France | France, Cour administrative d'appel de Marseille, 4ème chambre, 19 septembre 2023, 22MA01350


Vu la procédure suivante :

Procédure contentieuse antérieure :

M. C... A... B... a demandé au tribunal administratif de Marseille, en premier lieu, d'annuler tant la décision du 28 janvier 2019 par laquelle le ministre de l'intérieur a rejeté son recours administratif préalable obligatoire dirigé contre les décisions révélées le 4 juillet 2014 portant, d'une part, résiliation du contrat d'engagement à servir dans la réserve opérationnelle de la gendarmerie nationale qu'il avait signé pour la période du 19 août 2012 au 18 août 2014 et, d'autre part, non-renouv

ellement de ce contrat pour la période du 19 août 2014 au 18 août 2016, que cett...

Vu la procédure suivante :

Procédure contentieuse antérieure :

M. C... A... B... a demandé au tribunal administratif de Marseille, en premier lieu, d'annuler tant la décision du 28 janvier 2019 par laquelle le ministre de l'intérieur a rejeté son recours administratif préalable obligatoire dirigé contre les décisions révélées le 4 juillet 2014 portant, d'une part, résiliation du contrat d'engagement à servir dans la réserve opérationnelle de la gendarmerie nationale qu'il avait signé pour la période du 19 août 2012 au 18 août 2014 et, d'autre part, non-renouvellement de ce contrat pour la période du 19 août 2014 au 18 août 2016, que cette décision du 4 juillet 2014, en deuxième lieu, d'enjoindre au ministre de l'intérieur, sous une astreinte de 500 euros par jour de retard à compter de la notification du jugement à intervenir, de le réintégrer et de procéder à la reconstitution de sa carrière et, en troisième et dernier lieu, de mettre à la charge de l'Etat la somme de 6 000 euros en application des dispositions de l'article L. 761-1 du code de justice administrative.

Par un jugement n° 1902752 du 10 mars 2022, le tribunal administratif de Marseille a, d'une part, annulé la décision portant radiation-résiliation du contrat d'engagement à servir de M. A... B... conclu pour la période du 19 août 2012 au 18 août 2014, d'autre part, enjoint au ministre de l'intérieur de procéder, dans le délai de deux mois à compter de la notification de ce jugement, à la réintégration juridique de M. A... B... sur le contrat à durée déterminée dont il était titulaire et qui restait à courir sur la période du 4 juillet au 18 août 2014 inclus et, enfin, mis à la charge de l'Etat la somme de 1 500 euros à verser à ce dernier en application des dispositions de l'article L. 761-1 du code de justice administrative, avant de rejeter le surplus des conclusions présentées par ce dernier.

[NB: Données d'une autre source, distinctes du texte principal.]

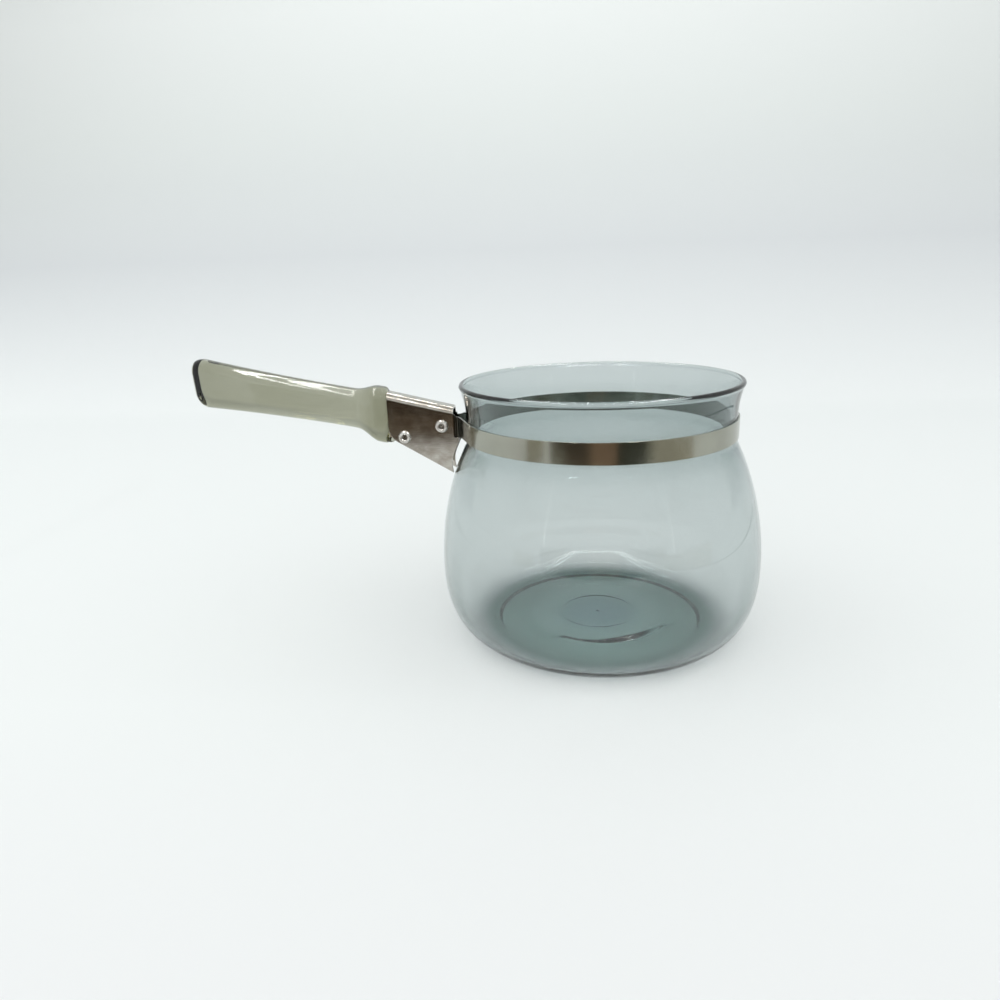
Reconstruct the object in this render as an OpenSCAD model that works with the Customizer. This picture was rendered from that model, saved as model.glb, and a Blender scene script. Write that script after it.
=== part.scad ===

Procédure devant la Cour :

Par une requête, enregistrée le 10 mai 2022, M. A... B..., représenté par Me Carles de Caudemberg, demande à la Cour :

1°) d'annuler l'article 4 de ce jugement du tribunal administratif de Marseille du 10 mars 2022 en tant qu'il porte rejet de ses conclusions aux fins d'annulation et d'injonction relatives au non-renouvellement de son contrat d'engagement à servir pour la période du 19 août 2014 au 18 août 2016 ;

2°) d'annuler cette décision portant refus de renouveler son contrat d'engagement à servir dans la réserve opérationnelle de la gendarmerie ;

3°) d'enjoindre au ministre de l'intérieur, en application des dispositions des articles L. 911-1 et suivants du code de justice administrative, de procéder à sa réintégration juridique sur le contrat à durée déterminée dont il était titulaire portant sur la période du 19 août 2014 au 18 août 2016 inclus et à la reconstitution de sa carrière, sous une astreinte de 300 euros par jour de retard passé un délai de deux mois à compter de la notification de l'arrêt à intervenir ;

4°) de mettre à la charge de l'Etat la somme de 5 000 euros sur le fondement des dispositions de l'article L. 761-1 du code de justice administrative.

Il soutient que :

- le tribunal administratif de Marseille a commis une erreur de droit en jugeant que le contrat prévu pour la période du 19 août 2014 au 18 août 2016 n'avait pas d'existence juridique ; ce tribunal aurait dû retenir qu'il avait un droit acquis sur cette même période en application de ce contrat ;

- le refus de renouvellement de son contrat est entaché d'une erreur manifeste d'appréciation.

La requête a été communiquée au ministre de l'intérieur et des outre-mer qui n'a pas présenté de mémoire.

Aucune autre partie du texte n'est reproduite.